Cooper’s First Argument – Bangs was a Conservator in an Unrelated Case
Cooper first argues that Bangs should be treated as a conservator because she was temporarily named as a conservator in an unrelated case in a different county. (See paragraphs 3 and 4 of Cooper’s Memorandum.)
The purpose of R.S.Mo. §§ 507.150 is to protect minors from the misapplication or misuse of the minors’ property. Kress v. Lederle Laboratories, 901 S.W.2d 206, 209 (Mo. App. E.D. 1995). In this case, Bangs was easily able to misapply and misuse the settlement proceeds because she never posted any type of bond in any case. Thus, none of the settlement proceeds were protected.
Bangs also, inexplicably, was named as a conservator in the unrelated probate case without posting a bond with that court. Letters of conservatorship in a probate case may be issued only after the posting of a bond. R.S.Mo. §475.105. Because no bond was ever posted in that case (or in any other case) a question of fact arises as to whether the Letters of Guardianship and Conservatorship of Minor were properly issued. I.e., substantial evidence supports the argument that Bangs was not effectively a conservator in any case, even the probate case.
Also, even if Bangs was properly named as a conservator in the separate probate proceeding, she was invariably treated as a next friend in Case Number 04AB-CC00118. All court documents in Case Number 04AB-CC00118 refer to Bangs as a next friend. No court filings in Case Number 04AB-CC00118 refer to Bangs as a conservator. All captions on all court documents refer to Bangs as a next friend. Additionally, the Court addressed Bangs in open court as “Next Friend”. (See page 3 of Exhibit C of Plaintiff’s First Amended Petition.)
Cooper’s Second Argument – His Insurance Company Issued a Check Referring to Bangs as “Conservator”
Cooper’s second argument is that Bangs should be treated as a conservator because Cooper’s insurance company issued a check that included the word “Conservator”. (See paragraph 9 of Cooper’s Memorandum.)
Cooper, although providing no legal authority in support of his argument, basically argues that naming someone as a conservator on a check can transform that person from a next friend to a conservator.

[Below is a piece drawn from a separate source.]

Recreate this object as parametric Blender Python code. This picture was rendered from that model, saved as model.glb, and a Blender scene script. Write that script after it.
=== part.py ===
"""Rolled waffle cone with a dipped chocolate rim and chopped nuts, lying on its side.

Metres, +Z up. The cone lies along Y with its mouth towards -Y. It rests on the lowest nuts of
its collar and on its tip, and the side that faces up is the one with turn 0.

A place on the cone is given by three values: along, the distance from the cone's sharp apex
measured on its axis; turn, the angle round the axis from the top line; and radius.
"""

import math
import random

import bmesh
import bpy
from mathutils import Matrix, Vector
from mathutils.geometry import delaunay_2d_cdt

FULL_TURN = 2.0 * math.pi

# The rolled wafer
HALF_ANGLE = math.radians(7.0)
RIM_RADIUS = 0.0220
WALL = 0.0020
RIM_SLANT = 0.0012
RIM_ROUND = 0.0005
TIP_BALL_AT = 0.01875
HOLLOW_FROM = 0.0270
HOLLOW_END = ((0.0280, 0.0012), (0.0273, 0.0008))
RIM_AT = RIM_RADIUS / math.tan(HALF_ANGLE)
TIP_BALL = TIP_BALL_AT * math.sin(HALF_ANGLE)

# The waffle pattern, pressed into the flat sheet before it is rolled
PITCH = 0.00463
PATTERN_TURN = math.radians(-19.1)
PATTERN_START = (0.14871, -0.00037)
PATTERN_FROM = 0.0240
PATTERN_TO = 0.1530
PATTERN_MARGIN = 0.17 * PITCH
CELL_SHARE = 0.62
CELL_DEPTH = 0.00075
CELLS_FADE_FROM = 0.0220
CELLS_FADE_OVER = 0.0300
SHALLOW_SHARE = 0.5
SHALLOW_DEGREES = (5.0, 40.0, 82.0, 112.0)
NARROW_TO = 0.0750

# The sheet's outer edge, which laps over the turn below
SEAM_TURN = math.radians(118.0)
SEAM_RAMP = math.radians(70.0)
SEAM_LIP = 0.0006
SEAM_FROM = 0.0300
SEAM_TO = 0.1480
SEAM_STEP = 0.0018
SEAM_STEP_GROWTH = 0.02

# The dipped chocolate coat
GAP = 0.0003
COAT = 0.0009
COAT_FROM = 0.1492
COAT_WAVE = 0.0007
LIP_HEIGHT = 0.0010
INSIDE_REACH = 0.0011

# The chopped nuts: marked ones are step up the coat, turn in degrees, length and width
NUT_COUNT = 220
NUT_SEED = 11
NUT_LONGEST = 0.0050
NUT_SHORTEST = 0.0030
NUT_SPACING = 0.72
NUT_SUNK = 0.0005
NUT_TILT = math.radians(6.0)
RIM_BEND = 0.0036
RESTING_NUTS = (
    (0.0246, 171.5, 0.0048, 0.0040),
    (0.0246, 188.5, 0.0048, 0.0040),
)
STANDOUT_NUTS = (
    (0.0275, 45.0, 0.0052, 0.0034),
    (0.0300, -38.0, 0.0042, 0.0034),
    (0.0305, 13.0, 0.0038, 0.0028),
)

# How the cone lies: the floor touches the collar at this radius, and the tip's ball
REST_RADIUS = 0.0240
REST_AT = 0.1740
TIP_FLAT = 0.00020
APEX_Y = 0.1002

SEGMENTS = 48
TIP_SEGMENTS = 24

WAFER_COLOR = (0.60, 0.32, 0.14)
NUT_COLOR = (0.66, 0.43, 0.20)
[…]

The Missouri Revised Statutes set forth a procedure for converting someone from a next friend to a conservator. (See R.S.Mo. 507.186.) However, no one so much as attempted to comply with that statute. Cooper’s Memorandum fails to explain how including the word “conservator” on a draft or check effectively circumvents the requirements of R.S.Mo. §507.186.
It should also be noted that the check that Bangs ultimately received did not designate her as a conservator. (See Exhibit D attached to Cooper’s Memorandum.)

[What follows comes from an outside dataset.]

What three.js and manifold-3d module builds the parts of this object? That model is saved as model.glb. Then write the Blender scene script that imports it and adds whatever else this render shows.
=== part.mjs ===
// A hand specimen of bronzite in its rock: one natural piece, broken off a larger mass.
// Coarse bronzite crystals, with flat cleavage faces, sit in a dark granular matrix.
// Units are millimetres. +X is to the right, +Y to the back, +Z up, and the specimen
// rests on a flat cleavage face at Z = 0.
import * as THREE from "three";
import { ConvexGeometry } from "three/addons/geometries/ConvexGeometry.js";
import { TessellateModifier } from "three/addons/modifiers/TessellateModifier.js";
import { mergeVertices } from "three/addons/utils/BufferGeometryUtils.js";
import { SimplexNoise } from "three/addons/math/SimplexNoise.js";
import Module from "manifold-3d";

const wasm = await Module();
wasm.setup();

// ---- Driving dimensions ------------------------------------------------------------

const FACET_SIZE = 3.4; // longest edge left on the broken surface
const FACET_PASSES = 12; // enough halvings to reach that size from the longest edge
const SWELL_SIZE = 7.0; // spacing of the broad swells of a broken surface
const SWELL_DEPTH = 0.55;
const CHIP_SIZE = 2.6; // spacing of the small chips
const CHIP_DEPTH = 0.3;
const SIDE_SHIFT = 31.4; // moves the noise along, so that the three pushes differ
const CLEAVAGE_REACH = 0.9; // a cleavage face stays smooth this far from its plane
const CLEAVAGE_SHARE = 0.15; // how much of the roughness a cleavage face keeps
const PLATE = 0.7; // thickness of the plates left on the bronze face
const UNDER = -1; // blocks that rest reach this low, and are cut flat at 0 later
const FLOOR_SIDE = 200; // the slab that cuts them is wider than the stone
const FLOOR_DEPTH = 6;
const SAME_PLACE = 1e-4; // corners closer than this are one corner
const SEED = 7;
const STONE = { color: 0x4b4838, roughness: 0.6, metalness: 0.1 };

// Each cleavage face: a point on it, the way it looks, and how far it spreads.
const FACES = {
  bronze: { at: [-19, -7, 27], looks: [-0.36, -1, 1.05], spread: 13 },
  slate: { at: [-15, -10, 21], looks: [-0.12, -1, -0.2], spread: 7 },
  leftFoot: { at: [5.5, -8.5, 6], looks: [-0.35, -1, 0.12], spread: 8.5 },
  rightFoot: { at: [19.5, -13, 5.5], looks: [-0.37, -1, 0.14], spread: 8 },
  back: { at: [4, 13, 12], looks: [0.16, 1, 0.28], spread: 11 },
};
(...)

Cooper’s Third Argument – The Court was “well aware” that Bangs was a Conservator
Cooper’s third argument is that Bangs should be treated as a Conservator because the Court in Case Number 04AB-CC00118 was “well aware” that Bangs “was the duly appointed Guardian/Conservator”. (See paragraph 7 of Cooper’s Memorandum.)
Cooper’s argument is based entirely on the allegation that, during the proceedings on May 5, 2004, someone allegedly made the court aware that Bangs “was” the “duly appointed” guardian or conservator. Cooper’s statement is entirely inaccurate and misleading. No one stated that Bangs “was” the conservator or guardian. Bangs simply testified that xxxxxxxxx filed a petition seeking to appoint her as a conservator. (See page 4 of Exhibit C of Plaintiffs’ First Amended Petition.) Bangs also did not testify that she had received letters of conservatorship. Bangs did not testify that she had been named a conservator.
It is also difficult to imagine how the Court could have been “well aware” that Bangs was in some way a conservator or guardian when, during the same court hearing, the Court referred to Bangs as a “Next Friend”. (See page 3 of Exhibit C of Plaintiffs’ First Amended Petition.)
This Court should overrule Mr. Cooper’s Motion to Dismiss. Plaintiffs have sufficiently pleaded all facts needed to support a claim against Cooper. Whether the original settlement between Cooper’s insurance company and Ms. Bangs was void turns on the issue of whether Bangs was a next friend. Although this is an issue that should ultimately be determined by a trier of fact, overwhelming evidence already before the Court supports Plaintiffs’ contention that Bangs was a next friend.
THE SMITH LAW FIRM, LLC
Neil Smith, Bar Number 56789
320 E. Walnut, Suite 210
Springfield, MO 65806
CERTIFICATE OF SERVICE
I certify that a copy of the foregoing was sent via U.S. Mail, postage pre-paid, on the 27th day of September, 2006, to Steven P. Kuenzel, Attorney at Law, PO Box 228, Washington, Missouri, 63090, Gary P. Paul, Attorney at Law, 120 S. Central Ave., Suite 700, Clayton, Missouri, 63105 and Andrew C. Lawson, P.O. Box 172, Washington, Missouri 63090.